From the line containing "Give this object's" through the last line of the entries below, repeat each line word for word and leave out the rest.
START Records
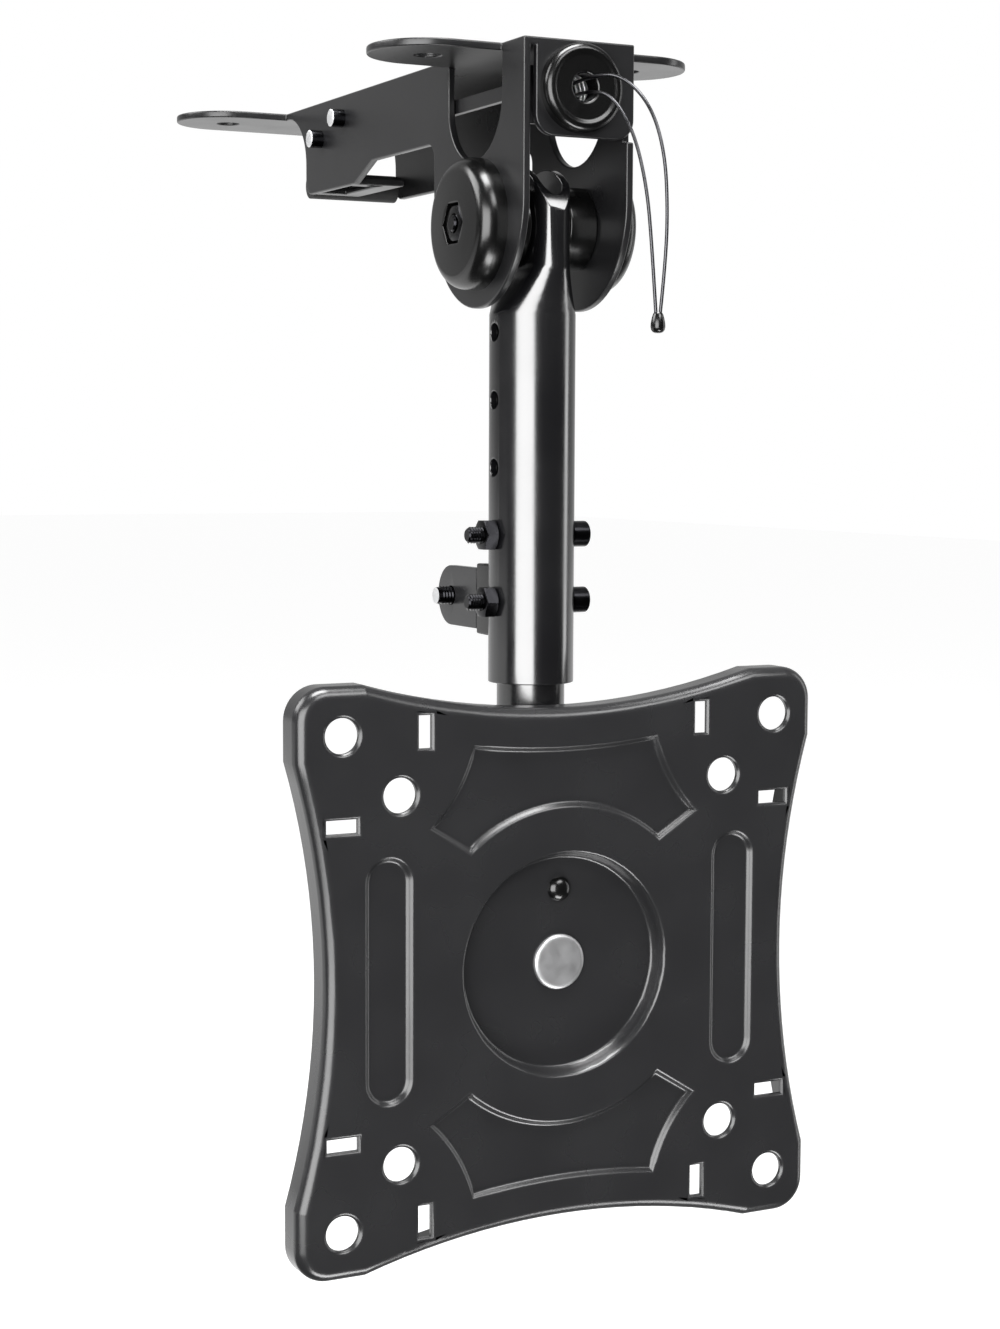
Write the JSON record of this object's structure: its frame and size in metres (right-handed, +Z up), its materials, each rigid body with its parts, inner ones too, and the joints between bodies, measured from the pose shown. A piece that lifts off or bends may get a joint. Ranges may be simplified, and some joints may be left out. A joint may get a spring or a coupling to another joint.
{
  "type": "under-cabinet tv mount",
  "caption": "Flip-down mount that screws up under a cabinet: folded channel, folding telescopic arm with a catch and pull wire, and a stamped screen plate that tilts and turns.",
  "frame": {"origin": "centre of the four cabinet screws, on the bracket's top face", "axes": "+Z up into the cabinet, the screen plate faces -Y, +X to the right as the picture shows it"},
  "size_m": [0.1196, 0.1756, 0.247],
  "materials": {
    "black_powder_coat": "satin black powder coat on steel",
    "black_plastic": "moulded black plastic, softly glossy",
    "black_steel": "blackened steel fasteners",
    "bright_steel": "zinc plated steel",
    "black_rubber": "matt black rubber"
  },
  "bodies": {
    "bracket": {"ceiling_bracket": "black_powder_coat", "grommet": "black_plastic", "pivot_bolt": "black_steel", "pivot_nut": "black_steel", "pivot_cap_left": "black_plastic", "pivot_cap_right": "black_plastic", "friction_disc_left": "black_plastic", "friction_disc_right": "black_plastic", "guide_pin": "bright_steel", "stop_pin": "bright_steel", "rear_bumper": "black_rubber", "latch_spring": "bright_steel"},
    "arm": {"outer_tube": "black_powder_coat", "height_bolt_upper": "black_steel", "height_bolt_lower": "black_steel", "height_nut_upper": "black_steel", "height_nut_lower": "black_steel", "saddle": "black_plastic", "striker_bracket": "black_steel", "striker_pin": "bright_steel"},
    "drop": {"inner_tube": "black_powder_coat", "tilt_bolt": "black_steel", "tilt_nut": "black_steel", "tilt_washer_left": "black_steel", "tilt_washer_right": "black_steel"},
    "tilt_head": {"tilt_fork": "black_powder_coat"},
    "screen": {"screen_plate": "black_powder_coat", "centre_rivet": "bright_steel", "swivel_washer": "black_plastic", "lock_screw": "black_steel", "lock_nut": "black_steel"},
    "latch": {"latch_bar": "black_steel", "wire_stop": "black_steel", "wire_upper": "bright_steel", "wire_lower": "bright_steel", "wire_ferrule": "black_steel"}
  },
  "joints": [
    {"name": "arm_fold", "type": "hinge", "parent": "bracket", "child": "arm", "pos_m": [0, -0.061, -0.0352], "axis": [1, 0, 0], "range_deg": [0, 90]},
    {"name": "height_slide", "type": "slide", "parent": "arm", "child": "drop", "axis": [0, 0, -1], "range_m": [0, 0.0285]},
    {"name": "screen_tilt", "type": "hinge", "parent": "drop", "child": "tilt_head", "pos_m": [0, -0.061, -0.1872], "axis": [1, 0, 0], "range_deg": [0, 15]},
    {"name": "screen_turn", "type": "hinge", "parent": "tilt_head", "child": "screen", "pos_m": [0, -0.074, -0.1872], "axis": [0, 1, 0], "range_deg": [-90, 90]},
    {"name": "latch_slide", "type": "slide", "parent": "bracket", "child": "latch", "axis": [0, 1, 0], "range_m": [0, 0.004]}
  ]
}
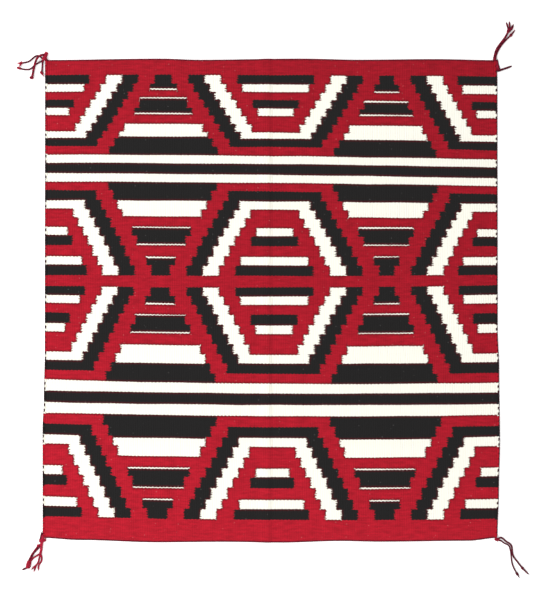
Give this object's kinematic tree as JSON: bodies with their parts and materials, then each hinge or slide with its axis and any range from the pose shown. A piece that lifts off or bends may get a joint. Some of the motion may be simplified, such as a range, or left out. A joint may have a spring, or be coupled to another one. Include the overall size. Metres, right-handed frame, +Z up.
{
  "type": "navajo rug",
  "caption": "Flat handwoven wool rug with a terraced hexagon design, twined edge cords and knotted corner tassels.",
  "frame": {"origin": "middle of the whole outline, tassels included, on the surface the rug lies on", "axes": "+X along the weft from the left side to the right one, +Y along the warp towards the top edge, +Z up"},
  "size_m": [1.0339, 1.1204, 0.007],
  "materials": {
    "woven_wool": "weft-faced wool tapestry weave, red, black and cream, matt",
    "edge_cord_wool": "two-ply twisted wool cord, dark red with a black ply, matt",
    "tassel_wool": "two-ply twisted wool cord, dark red with slightly fuzzy tips, matt"
  },
  "bodies": {
    "root": {"cloth": "woven_wool", "side_cord_left": "edge_cord_wool", "side_cord_right": "edge_cord_wool", "end_cord_top": "edge_cord_wool", "end_cord_bottom": "edge_cord_wool", "loose_cord_right": "edge_cord_wool", "tassel_top_left": "tassel_wool", "tassel_top_right": "tassel_wool", "tassel_bottom_left": "tassel_wool", "tassel_bottom_right": "tassel_wool"}
  },
  "joints": []
}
END Records
**Written solution**
Give this object's kinematic tree as JSON: bodies with their parts and materials, then each hinge or slide with its axis and any range from the pose shown. A piece that lifts off or bends may get a joint. Some of the motion may be simplified, such as a range, or left out. A joint may have a spring, or be coupled to another one. Include the overall size. Metres, right-handed frame, +Z up.
{
  "type": "navajo rug",
  "caption": "Flat handwoven wool rug with a terraced hexagon design, twined edge cords and knotted corner tassels.",
  "frame": {"origin": "middle of the whole outline, tassels included, on the surface the rug lies on", "axes": "+X along the weft from the left side to the right one, +Y along the warp towards the top edge, +Z up"},
  "size_m": [1.0339, 1.1204, 0.007],
  "materials": {
    "woven_wool": "weft-faced wool tapestry weave, red, black and cream, matt",
    "edge_cord_wool": "two-ply twisted wool cord, dark red with a black ply, matt",
    "tassel_wool": "two-ply twisted wool cord, dark red with slightly fuzzy tips, matt"
  },
  "bodies": {
    "root": {"cloth": "woven_wool", "side_cord_left": "edge_cord_wool", "side_cord_right": "edge_cord_wool", "end_cord_top": "edge_cord_wool", "end_cord_bottom": "edge_cord_wool", "loose_cord_right": "edge_cord_wool", "tassel_top_left": "tassel_wool", "tassel_top_right": "tassel_wool", "tassel_bottom_left": "tassel_wool", "tassel_bottom_right": "tassel_wool"}
  },
  "joints": []
}